このように、味のよくしみた米沢牛のお肉が敷き詰められております。

でもって、このお弁当はいつでも温かい状態で、ということで、弁当の下に発熱材が入れてあります。ですので、もちろんホッカホカの牛肉をいただくことができたわけで・・・。
美味くないわけがありませんわね、こりゃ。
このあたり、やはり山形県ということで、サクランボ園が沿線にもたくさんありました。
6月あたりがシーズンですので、もちろん実は残っていませんが。
羽前千歳付近。
左手から、仙台からやってくる仙山線の線路が合流してきました。

こちら、山形新幹線の走っている奥羽本線は、新幹線にあわせた標準軌、仙山線は従来の在来線規格である狭軌軌道です。ここから山形までは、標準軌と狭軌の線路が併走する単線並列、という形態になります。
12時39分、「つばさ114号」は山形に到着しました。
向かいホームには、ここ山形で折り返し「つばさ116号」になる、E3系1000番台L52編成が待機していました。
ワタシは、E3系の「つばさ」にはまだ乗ったことがありません。「つばさ」用のE3系1000番台はいま2編成しかありませんので、12編成ある400系と共通運用となると、乗車する機会はかなり限られると思いますが。
山形を発車した列車は、次の停車駅・米沢をめざして加速していきます。
かみのやま温泉、赤湯、高畠といった駅は通過・・・。

左手車窓、蔵王が見えてくるはずのところですが、やはり雲をかぶっていました。
山形からおよそ30分で、「つばさ114号」は米沢に着きました。
このあたりのローカル列車には、写真の719系5000番台車両が主力として使用されています。仙台近郊の東北線や仙山線など狭軌の在来線を走っている719系基本番台を、標準軌にあわせてアレンジした車両です。
米沢を出ると、板谷峠を越えるための山登りとなります。

この板谷峠区間は、最大勾配38‰(パーミル)という鉄道の難所。大沢、峠、板谷、赤岩と、かつてはスイッチバックの駅が4つ連なっていました。いまでも、その遺構は随所に残されています。
400系「つばさ」は、スピードを落としただけで、余裕を持ってこの難所を通過していきます。

左写真は板谷駅のスイッチバック跡のシェードです。
「つばさ114号」は13時47分、福島に到着しました。
ここで、仙台からやってきたE4系「Maxやまびこ114号」と連結し、ここから15両編成となって東京へ向かいます。

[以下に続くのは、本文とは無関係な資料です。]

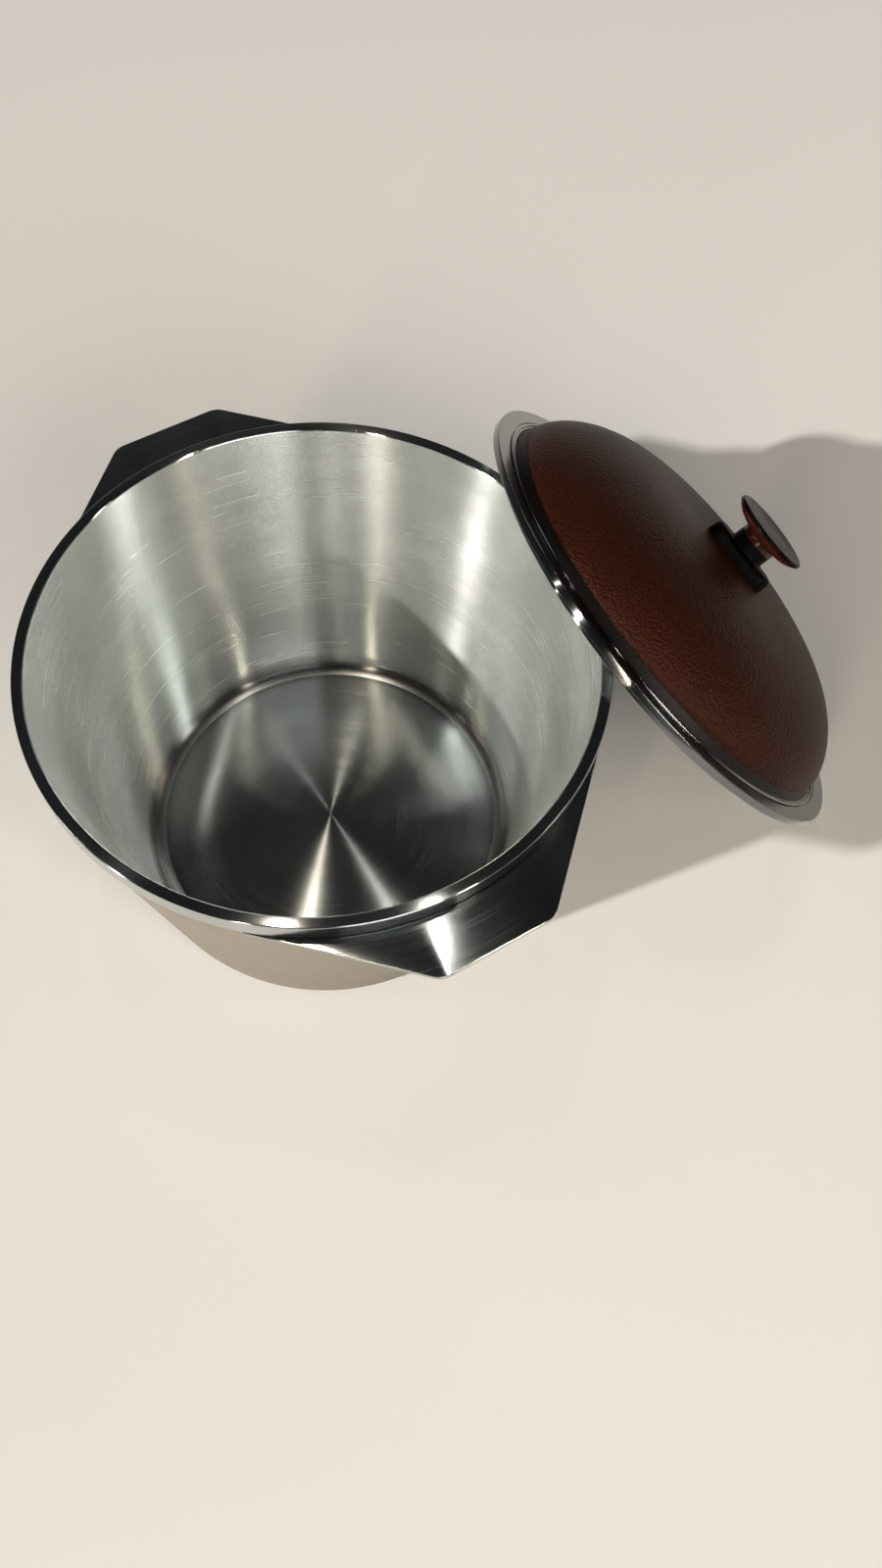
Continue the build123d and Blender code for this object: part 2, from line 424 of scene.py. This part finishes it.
def pebbled_coat(name, colour, dark, pebble, height, roughness, speckle, gloss=0.5):
    """Sprayed coating with a pebbled skin."""
    tree = Tree(name)
    place = tree.place()
    skin = tree.cells(place, 1 / (pebble * MM))
    fine = tree.noise(place, 2.6 / (pebble * MM), 2.0)
    cloud = tree.noise(place, 14.0, 4.0)
    grain = tree.remap(skin, 0.15, 0.75)
    tree.set(Specular_IOR_Level=gloss)
    shade_share = sum_of(tree, (grain, speckle), (tree.remap(cloud, 0.3, 0.7), 0.35))
    uneven = sum_of(tree, (fine, 0.5), (cloud, 0.5))
    return tree.shade(
        Base_Color=tree.mix(shade_share, colour, dark),
        Roughness=tree.remap(uneven, 0.3, 0.7, roughness - 0.06, roughness + 0.08),
        Normal=tree.bump(sum_of(tree, (skin, -1.0), (fine, 0.35)), height),
    )


def moulded(name, colour, roughness, coat, gloss=0.5):
    """Moulded phenolic plastic with faint flow clouds and fine wear."""
    tree = Tree(name)
    place = tree.place()
    cloud = tree.noise(place, 120.0, 3.0)
    fine = tree.noise(place, 2600.0, 2.0)
    lines = scratches(tree, place, (0.3, 0.8, 1.1), 0.5, 0.68)
    darker = tuple(0.55 * c for c in colour[:3]) + (1,)
    tree.set(Coat_Weight=coat, Coat_Roughness=0.08, Specular_IOR_Level=gloss)
    uneven = tree.remap(cloud, 0.3, 0.7, roughness - 0.04, roughness + 0.05)
    return tree.shade(
        Base_Color=tree.mix(tree.remap(cloud, 0.35, 0.65), colour, darker),
        Roughness=sum_of(tree, (uneven, 1.0), (lines, 0.08)),
        Normal=tree.bump(sum_of(tree, (fine, 0.5), (lines, -0.5)), 0.01),
    )


def fastener_metal(name, colour, roughness):
    """Small turned metal part seen as plain bright metal with fine marks."""
    tree = Tree(name)
    place = tree.place()
    fine = tree.noise(place, 3000.0, 3.0)
    cloud = tree.noise(place, 260.0, 3.0)
    darker = tuple(0.7 * c for c in colour[:3]) + (1,)
    tree.set(Metallic=1.0)
    return tree.shade(
        Base_Color=tree.mix(tree.remap(cloud, 0.35, 0.7), colour, darker),
        Roughness=tree.remap(cloud, 0.3, 0.7, roughness - 0.06, roughness + 0.08),
        Normal=tree.bump(fine, 0.006),
    )


# ---------------------------------------------------------------- pot
def pot_body(materials):
    """Floor, wall, rim, collar and base of the casting, turned in one."""
    bottom, inside, rim, coat, base = range(5)
    corners = [
        (0, FLOOR_THICKNESS, 0, bottom),
        (inner_r(FLOOR_THICKNESS), FLOOR_THICKNESS, FLOOR_CORNER_R, inside),
        (RIM_INNER_R, POT_HEIGHT - RIM_BEVEL, 0.15, rim),
        (RIM_INNER_R + RIM_BEVEL, POT_HEIGHT, 0.2, rim),
        (RIM_R, POT_HEIGHT, RIM_BEVEL, rim),
        (RIM_R, HANDLE_TOP, 0.2, rim),
        (RIM_R - GROOVE_DEPTH, HANDLE_TOP, 0, rim),
        (RIM_R - GROOVE_DEPTH, GROOVE_FLOOR, 0, coat),
        (outer_r(GROOVE_FLOOR), GROOVE_FLOOR, 0, coat),
        (outer_r(0), 0, BASE_CORNER_R, coat),
        (BASE_FLAT_R, 0, 0, base),
        (0, 0, 0, base),
    ]
    return turned("pot_body", corners, materials)


def wing_reach(angle, inset):
    """Distance from the pot's axis to the wing's outline at an angle, with the outline drawn in."""
    ray = Vector((cos(angle), abs(sin(angle))))
    corner = Vector((HANDLE_REACH, HANDLE_HALF_WIDTH))
    side = Vector((sin(HANDLE_FLARE), cos(HANDLE_FLARE)))
    root_half_width = HANDLE_HALF_WIDTH + (HANDLE_REACH - HANDLE_ROOT_R) * tan(HANDLE_FLARE)
    edges = ((Vector((1, 0)), HANDLE_REACH), (side, side.dot(corner)), (Vector((0, 1)), root_half_width))
    reach = min((far - inset) / normal.dot(ray) for normal, far in edges if normal.dot(ray) > MM)
    bend = Vector(
        (
            HANDLE_REACH - HANDLE_CORNER_R,
            HANDLE_HALF_WIDTH + HANDLE_CORNER_R * (side.x - 1) / side.y,
        )
    )
    offset = ray * reach - bend
    if offset.y > 0 and offset.dot(Vector((-side.y, side.x))) < 0:
        along = ray.dot(bend)
        reach = along + sqrt(along**2 - bend.length_squared + (HANDLE_CORNER_R - inset) ** 2)
    return reach


def wing_angles():
    """Angles of the wing's cross-sections, close together where its outline turns."""
    root_half_width = HANDLE_HALF_WIDTH + (HANDLE_REACH - HANDLE_ROOT_R) * tan(HANDLE_FLARE)
    end = atan2(root_half_width, HANDLE_ROOT_R - HANDLE_TUCK)
    half = [end * k / 90 for k in range(91)]
    return [-a for a in reversed(half[1:])] + half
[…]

連結作業をしている間に、上り通過線を「はやて・こまち14号」が駆け抜けていきました。
福島を出た後、さすがに朝が早かったのでまぶたが重くなりまして・・・。(^^;)

気がつけば、列車は大宮を過ぎ、荒川を渡っていました。
浮間舟渡のあたりで、埼京線の205系電車と併走します。
15時25分、「Maxやまびこ・つばさ114号」は東京駅23番ホームに到着しました。

ここからは、羽田空港へ向かい、九州へ戻るだけです。
あたふたとプランをたてて出かけた割には、ローカル線やおいしいものをいろいろ満喫させてもらいました。
東北というと、九州からだとなかなか足をのばすのがためらわれるところ。東京で暮らしてた頃はなんとも思わなかったんですが、やはり日本の「南北の長さ」と、東京という場所の便利さ、というものを、思い知らされた感じです。

そのうち機会があれば、また東日本方面など出歩いてみたいと思います。

最後に、青森でご足労願ったネット仲間氏に、改めて感謝を表したいと思います。